Single by Helene Fischer

from the album Helene Fischer
- Released: 12 May 2017
- Length: 4:09
- Label: Polydor; Island;
- Songwriters: The Baseballs; Tobias Schwall; Robert Wroblewski;
- Producers: Thorsten Brötzmann; Roman Lüth;

Helene Fischer singles chronology
| "Herzbeben" (2017) | "Nur mit dir" (2017) | "Achterbahn" (2017) |

= Nur mit dir =

"Nur mit Dir" (English: "Only with You") is a song by German singer Helene Fischer. It was written by Sebastian Rätzel, Tobias Schwall, and Robert Wroblewski and produced by Thorsten Brötzmann and Roman Lüth for her self-titled eighth studio album (2017).
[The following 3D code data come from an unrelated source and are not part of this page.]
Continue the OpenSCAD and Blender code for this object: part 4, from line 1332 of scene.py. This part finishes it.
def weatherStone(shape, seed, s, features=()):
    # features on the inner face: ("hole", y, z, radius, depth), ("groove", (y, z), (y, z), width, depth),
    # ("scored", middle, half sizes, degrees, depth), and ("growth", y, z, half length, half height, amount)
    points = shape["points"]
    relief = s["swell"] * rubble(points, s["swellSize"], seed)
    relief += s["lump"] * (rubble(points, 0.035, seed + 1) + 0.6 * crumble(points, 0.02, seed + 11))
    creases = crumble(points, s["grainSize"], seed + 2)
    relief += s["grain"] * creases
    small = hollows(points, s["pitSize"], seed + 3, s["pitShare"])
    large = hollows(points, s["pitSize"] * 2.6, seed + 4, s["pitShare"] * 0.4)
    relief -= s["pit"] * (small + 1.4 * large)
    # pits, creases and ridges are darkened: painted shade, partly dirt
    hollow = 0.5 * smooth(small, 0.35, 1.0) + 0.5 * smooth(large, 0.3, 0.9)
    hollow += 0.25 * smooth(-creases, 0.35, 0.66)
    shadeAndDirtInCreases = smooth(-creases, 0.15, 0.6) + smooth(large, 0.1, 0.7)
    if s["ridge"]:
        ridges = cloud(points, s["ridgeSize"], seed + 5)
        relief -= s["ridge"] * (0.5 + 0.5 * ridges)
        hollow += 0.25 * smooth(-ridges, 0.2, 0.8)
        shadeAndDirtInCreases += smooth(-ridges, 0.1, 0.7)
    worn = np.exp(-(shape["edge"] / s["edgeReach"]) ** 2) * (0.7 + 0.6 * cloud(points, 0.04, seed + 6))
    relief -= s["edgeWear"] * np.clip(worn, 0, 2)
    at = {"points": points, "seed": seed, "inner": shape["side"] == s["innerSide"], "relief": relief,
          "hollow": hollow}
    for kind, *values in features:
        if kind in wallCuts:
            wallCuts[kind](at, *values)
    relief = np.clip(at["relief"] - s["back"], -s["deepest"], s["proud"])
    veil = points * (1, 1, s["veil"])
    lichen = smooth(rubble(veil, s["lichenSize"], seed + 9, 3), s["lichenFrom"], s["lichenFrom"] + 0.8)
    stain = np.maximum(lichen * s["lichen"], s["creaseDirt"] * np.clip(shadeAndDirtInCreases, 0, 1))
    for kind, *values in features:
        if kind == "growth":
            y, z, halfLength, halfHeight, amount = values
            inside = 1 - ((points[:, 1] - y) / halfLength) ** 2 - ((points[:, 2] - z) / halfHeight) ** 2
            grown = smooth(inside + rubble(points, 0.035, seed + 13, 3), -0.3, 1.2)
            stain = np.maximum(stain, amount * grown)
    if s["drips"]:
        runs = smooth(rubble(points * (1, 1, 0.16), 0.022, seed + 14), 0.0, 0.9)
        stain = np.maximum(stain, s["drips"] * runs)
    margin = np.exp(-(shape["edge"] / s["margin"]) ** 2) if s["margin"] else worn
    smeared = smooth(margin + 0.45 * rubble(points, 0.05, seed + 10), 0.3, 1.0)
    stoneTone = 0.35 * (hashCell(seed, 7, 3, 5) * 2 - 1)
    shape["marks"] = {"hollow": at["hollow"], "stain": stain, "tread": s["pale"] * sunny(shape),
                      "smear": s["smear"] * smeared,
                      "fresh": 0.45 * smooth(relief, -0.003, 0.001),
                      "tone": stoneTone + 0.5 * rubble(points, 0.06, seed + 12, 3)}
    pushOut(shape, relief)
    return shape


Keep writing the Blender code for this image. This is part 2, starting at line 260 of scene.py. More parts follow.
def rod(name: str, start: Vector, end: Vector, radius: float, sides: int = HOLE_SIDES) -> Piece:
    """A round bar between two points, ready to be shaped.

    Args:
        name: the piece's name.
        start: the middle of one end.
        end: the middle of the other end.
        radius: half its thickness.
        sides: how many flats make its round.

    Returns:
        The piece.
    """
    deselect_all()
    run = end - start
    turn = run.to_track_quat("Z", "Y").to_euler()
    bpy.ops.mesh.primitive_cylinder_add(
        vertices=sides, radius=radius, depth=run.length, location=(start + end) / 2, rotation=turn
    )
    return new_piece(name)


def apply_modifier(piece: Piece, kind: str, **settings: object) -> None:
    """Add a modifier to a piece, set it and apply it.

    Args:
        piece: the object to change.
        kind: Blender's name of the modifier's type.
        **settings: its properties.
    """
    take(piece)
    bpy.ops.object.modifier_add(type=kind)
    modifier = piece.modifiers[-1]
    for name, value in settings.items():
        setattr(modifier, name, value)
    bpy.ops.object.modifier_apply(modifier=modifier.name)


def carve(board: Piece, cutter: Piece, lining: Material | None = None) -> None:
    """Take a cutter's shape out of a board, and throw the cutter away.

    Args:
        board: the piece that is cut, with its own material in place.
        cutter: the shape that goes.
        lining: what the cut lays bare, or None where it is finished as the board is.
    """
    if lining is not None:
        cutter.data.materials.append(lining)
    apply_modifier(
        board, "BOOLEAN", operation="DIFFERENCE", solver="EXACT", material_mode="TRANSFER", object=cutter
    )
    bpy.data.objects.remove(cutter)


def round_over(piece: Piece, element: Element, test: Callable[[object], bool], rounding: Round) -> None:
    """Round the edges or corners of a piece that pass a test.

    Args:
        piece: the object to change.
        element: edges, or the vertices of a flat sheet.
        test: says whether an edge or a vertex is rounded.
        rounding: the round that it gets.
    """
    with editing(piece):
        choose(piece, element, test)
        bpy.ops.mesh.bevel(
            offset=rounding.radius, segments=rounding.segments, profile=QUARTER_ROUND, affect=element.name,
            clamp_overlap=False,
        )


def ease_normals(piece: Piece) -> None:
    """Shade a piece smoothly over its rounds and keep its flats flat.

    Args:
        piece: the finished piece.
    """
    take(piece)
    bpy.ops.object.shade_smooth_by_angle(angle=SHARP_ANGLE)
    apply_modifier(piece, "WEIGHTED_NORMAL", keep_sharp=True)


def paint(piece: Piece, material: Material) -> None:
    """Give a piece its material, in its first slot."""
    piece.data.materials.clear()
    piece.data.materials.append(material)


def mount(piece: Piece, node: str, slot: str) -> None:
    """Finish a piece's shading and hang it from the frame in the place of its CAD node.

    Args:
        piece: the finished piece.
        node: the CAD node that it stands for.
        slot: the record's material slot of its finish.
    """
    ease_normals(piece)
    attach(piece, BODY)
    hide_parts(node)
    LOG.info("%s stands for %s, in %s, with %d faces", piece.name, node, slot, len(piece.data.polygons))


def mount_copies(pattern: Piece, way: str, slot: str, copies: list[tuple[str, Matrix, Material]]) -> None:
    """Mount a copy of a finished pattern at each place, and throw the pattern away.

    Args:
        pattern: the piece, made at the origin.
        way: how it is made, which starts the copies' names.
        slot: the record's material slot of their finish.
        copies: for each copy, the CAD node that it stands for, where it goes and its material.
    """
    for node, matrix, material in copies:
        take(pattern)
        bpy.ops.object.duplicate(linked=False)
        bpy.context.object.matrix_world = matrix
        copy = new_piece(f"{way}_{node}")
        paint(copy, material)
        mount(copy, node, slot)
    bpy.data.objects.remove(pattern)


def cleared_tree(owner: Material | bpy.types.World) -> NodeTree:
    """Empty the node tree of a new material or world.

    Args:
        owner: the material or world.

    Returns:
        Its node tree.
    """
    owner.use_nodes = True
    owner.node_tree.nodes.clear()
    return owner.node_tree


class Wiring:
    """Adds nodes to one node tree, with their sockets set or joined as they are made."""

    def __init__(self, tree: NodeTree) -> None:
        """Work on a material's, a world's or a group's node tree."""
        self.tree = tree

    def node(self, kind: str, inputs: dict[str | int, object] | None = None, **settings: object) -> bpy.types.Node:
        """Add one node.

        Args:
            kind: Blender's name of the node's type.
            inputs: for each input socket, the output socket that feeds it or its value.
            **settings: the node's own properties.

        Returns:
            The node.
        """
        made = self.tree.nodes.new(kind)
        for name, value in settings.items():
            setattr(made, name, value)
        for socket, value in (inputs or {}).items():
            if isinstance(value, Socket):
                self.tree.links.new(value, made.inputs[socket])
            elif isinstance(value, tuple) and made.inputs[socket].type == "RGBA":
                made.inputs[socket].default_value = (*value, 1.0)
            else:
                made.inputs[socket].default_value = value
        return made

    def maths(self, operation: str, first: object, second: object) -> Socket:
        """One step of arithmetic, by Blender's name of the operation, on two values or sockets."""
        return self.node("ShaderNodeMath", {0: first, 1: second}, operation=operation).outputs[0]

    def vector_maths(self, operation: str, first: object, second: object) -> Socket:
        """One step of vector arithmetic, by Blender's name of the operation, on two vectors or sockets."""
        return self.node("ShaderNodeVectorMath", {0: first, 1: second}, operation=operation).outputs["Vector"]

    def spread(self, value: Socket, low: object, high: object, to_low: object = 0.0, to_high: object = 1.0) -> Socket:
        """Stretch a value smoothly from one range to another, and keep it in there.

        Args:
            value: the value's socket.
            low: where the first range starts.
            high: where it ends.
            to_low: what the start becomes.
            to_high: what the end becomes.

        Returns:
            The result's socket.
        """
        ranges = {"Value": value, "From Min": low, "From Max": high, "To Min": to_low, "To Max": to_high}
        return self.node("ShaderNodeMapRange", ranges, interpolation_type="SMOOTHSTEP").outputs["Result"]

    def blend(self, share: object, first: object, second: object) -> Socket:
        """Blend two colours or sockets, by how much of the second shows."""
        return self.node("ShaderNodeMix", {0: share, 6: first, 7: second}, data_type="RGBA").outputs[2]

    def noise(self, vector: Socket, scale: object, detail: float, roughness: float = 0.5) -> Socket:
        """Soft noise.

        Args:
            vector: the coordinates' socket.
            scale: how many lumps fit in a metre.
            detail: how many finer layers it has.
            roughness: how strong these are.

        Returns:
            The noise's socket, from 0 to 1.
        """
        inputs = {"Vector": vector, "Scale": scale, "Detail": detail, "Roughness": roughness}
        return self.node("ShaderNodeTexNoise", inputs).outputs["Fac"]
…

The song was released as the album's lead single along with "Herzbeben" on 12 May 2017, while an extended play featuring seven additional remixes was released on 30 June 2017. "Nur mit dir" charted in Austria and Switzerland and peaked at number 34 on the German Singles Chart, becoming Fischer's sixth top forty entry.

== Track listings ==
- iTunes EP – The Mixes
1. "Nur mit dir" (Extended Mix) – 6:06
2. "Nur mit dir" (Stereoact Radio Remix) – 4:08
3. "Nur mit dir" (Mania Fox Remix) – 4:08
4. "Nur mit dir" (Franz Rapid Extended Mix) – 5:59
5. "Nur mit dir" (Album Version) 4:09
6. "Nur mit dir" (Stereoact Extended Remix) 5:22
7. "Nur mit dir" (Mania Fox Extended Remix) 5:21
8. "Nur mit dir" (Harris & Ford Remix) – 5:04

== Charts ==

| Chart (2017) | Peak position |
|---|---|
| Austria (Ö3 Austria Top 40) | 56 |
| Germany (GfK) | 34 |
| Switzerland (Schweizer Hitparade) | 52 |

== Certifications ==

| Region | Certification | Certified units/sales |
| Austria (IFPI Austria) | Gold | 15,000^{‡} |
^{‡} Sales+streaming figures based on certification alone.